— begin Material provided —

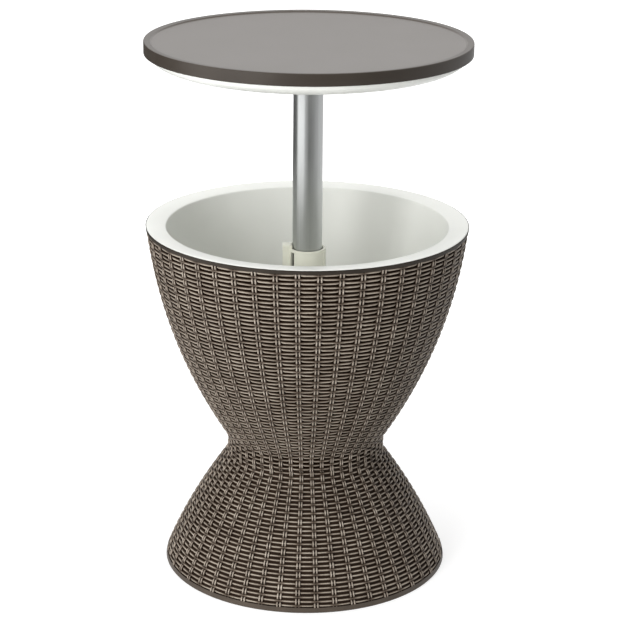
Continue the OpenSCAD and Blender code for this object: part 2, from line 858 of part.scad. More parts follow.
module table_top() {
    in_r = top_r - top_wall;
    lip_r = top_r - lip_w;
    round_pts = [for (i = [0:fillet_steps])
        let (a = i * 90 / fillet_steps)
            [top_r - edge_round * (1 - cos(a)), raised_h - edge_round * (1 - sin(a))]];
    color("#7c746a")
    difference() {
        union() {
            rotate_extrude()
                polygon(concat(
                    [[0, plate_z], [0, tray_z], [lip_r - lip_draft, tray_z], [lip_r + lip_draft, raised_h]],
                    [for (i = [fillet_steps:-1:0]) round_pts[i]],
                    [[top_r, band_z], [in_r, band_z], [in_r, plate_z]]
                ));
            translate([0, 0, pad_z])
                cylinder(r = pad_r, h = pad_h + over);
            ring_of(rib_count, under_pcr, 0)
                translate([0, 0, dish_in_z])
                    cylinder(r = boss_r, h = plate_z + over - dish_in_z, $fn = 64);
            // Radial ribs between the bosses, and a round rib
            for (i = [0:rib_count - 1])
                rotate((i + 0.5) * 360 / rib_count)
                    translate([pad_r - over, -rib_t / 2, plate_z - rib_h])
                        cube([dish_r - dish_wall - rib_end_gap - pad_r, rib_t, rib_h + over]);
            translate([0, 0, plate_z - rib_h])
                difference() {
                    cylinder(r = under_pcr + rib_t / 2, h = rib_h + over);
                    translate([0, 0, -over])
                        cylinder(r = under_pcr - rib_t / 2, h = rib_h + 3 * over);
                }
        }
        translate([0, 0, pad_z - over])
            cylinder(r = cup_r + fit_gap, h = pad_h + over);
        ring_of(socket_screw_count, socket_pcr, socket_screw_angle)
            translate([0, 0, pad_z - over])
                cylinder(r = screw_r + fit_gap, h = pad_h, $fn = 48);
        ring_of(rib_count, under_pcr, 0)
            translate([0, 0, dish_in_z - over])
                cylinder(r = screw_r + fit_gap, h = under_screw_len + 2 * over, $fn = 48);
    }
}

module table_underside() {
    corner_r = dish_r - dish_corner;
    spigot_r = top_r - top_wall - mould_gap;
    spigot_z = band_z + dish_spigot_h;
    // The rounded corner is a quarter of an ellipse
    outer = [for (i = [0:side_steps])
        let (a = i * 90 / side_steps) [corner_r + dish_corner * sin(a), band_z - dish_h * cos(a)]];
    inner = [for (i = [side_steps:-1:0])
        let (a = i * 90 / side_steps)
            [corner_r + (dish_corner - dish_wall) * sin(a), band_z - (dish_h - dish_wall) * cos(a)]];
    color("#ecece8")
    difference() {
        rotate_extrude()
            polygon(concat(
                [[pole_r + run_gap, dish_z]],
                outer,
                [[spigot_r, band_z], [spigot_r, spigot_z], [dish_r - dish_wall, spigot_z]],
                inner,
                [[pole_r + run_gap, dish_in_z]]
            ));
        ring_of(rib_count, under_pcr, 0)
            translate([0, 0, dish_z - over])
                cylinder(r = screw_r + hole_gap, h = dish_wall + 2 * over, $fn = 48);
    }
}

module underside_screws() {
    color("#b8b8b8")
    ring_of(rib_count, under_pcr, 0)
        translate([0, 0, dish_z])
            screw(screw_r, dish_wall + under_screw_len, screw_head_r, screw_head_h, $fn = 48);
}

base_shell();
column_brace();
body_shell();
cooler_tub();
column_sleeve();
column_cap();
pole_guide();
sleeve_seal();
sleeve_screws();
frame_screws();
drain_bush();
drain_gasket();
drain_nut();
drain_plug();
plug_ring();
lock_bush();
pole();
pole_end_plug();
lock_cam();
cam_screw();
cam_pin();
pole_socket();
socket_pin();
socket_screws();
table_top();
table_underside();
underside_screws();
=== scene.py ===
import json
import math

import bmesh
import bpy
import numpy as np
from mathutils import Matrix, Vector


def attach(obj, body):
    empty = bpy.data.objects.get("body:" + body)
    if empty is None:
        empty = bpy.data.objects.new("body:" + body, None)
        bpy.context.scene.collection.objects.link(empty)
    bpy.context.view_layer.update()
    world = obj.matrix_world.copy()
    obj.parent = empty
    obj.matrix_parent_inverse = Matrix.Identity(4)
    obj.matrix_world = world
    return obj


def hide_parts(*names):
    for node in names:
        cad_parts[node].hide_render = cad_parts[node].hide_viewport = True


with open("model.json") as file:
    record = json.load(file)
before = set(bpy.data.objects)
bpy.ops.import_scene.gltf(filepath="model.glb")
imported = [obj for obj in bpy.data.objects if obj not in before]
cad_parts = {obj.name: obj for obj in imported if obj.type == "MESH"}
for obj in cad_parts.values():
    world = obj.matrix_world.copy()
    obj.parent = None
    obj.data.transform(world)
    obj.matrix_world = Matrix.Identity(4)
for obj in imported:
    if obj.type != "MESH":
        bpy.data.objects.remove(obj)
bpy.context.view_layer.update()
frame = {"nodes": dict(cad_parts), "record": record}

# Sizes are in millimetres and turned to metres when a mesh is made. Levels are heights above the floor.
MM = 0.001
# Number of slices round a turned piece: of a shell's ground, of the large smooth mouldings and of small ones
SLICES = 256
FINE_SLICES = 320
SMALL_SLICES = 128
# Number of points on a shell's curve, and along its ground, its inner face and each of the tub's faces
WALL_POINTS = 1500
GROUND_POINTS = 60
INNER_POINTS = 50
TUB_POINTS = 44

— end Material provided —

- **Written request**:
Starting from the line with "base_shell();" and ending with the final line of the data, quote every line exactly, both ends included.

- **Response**:
base_shell();
column_brace();
body_shell();
cooler_tub();
column_sleeve();
column_cap();
pole_guide();
sleeve_seal();
sleeve_screws();
frame_screws();
drain_bush();
drain_gasket();
drain_nut();
drain_plug();
plug_ring();
lock_bush();
pole();
pole_end_plug();
lock_cam();
cam_screw();
cam_pin();
pole_socket();
socket_pin();
socket_screws();
table_top();
table_underside();
underside_screws();
=== scene.py ===
import json
import math

import bmesh
import bpy
import numpy as np
from mathutils import Matrix, Vector


def attach(obj, body):
    empty = bpy.data.objects.get("body:" + body)
    if empty is None:
        empty = bpy.data.objects.new("body:" + body, None)
        bpy.context.scene.collection.objects.link(empty)
    bpy.context.view_layer.update()
    world = obj.matrix_world.copy()
    obj.parent = empty
    obj.matrix_parent_inverse = Matrix.Identity(4)
    obj.matrix_world = world
    return obj


def hide_parts(*names):
    for node in names:
        cad_parts[node].hide_render = cad_parts[node].hide_viewport = True


with open("model.json") as file:
    record = json.load(file)
before = set(bpy.data.objects)
bpy.ops.import_scene.gltf(filepath="model.glb")
imported = [obj for obj in bpy.data.objects if obj not in before]
cad_parts = {obj.name: obj for obj in imported if obj.type == "MESH"}
for obj in cad_parts.values():
    world = obj.matrix_world.copy()
    obj.parent = None
    obj.data.transform(world)
    obj.matrix_world = Matrix.Identity(4)
for obj in imported:
    if obj.type != "MESH":
        bpy.data.objects.remove(obj)
bpy.context.view_layer.update()
frame = {"nodes": dict(cad_parts), "record": record}

# Sizes are in millimetres and turned to metres when a mesh is made. Levels are heights above the floor.
MM = 0.001
# Number of slices round a turned piece: of a shell's ground, of the large smooth mouldings and of small ones
SLICES = 256
FINE_SLICES = 320
SMALL_SLICES = 128
# Number of points on a shell's curve, and along its ground, its inner face and each of the tub's faces
WALL_POINTS = 1500
GROUND_POINTS = 60
INNER_POINTS = 50
TUB_POINTS = 44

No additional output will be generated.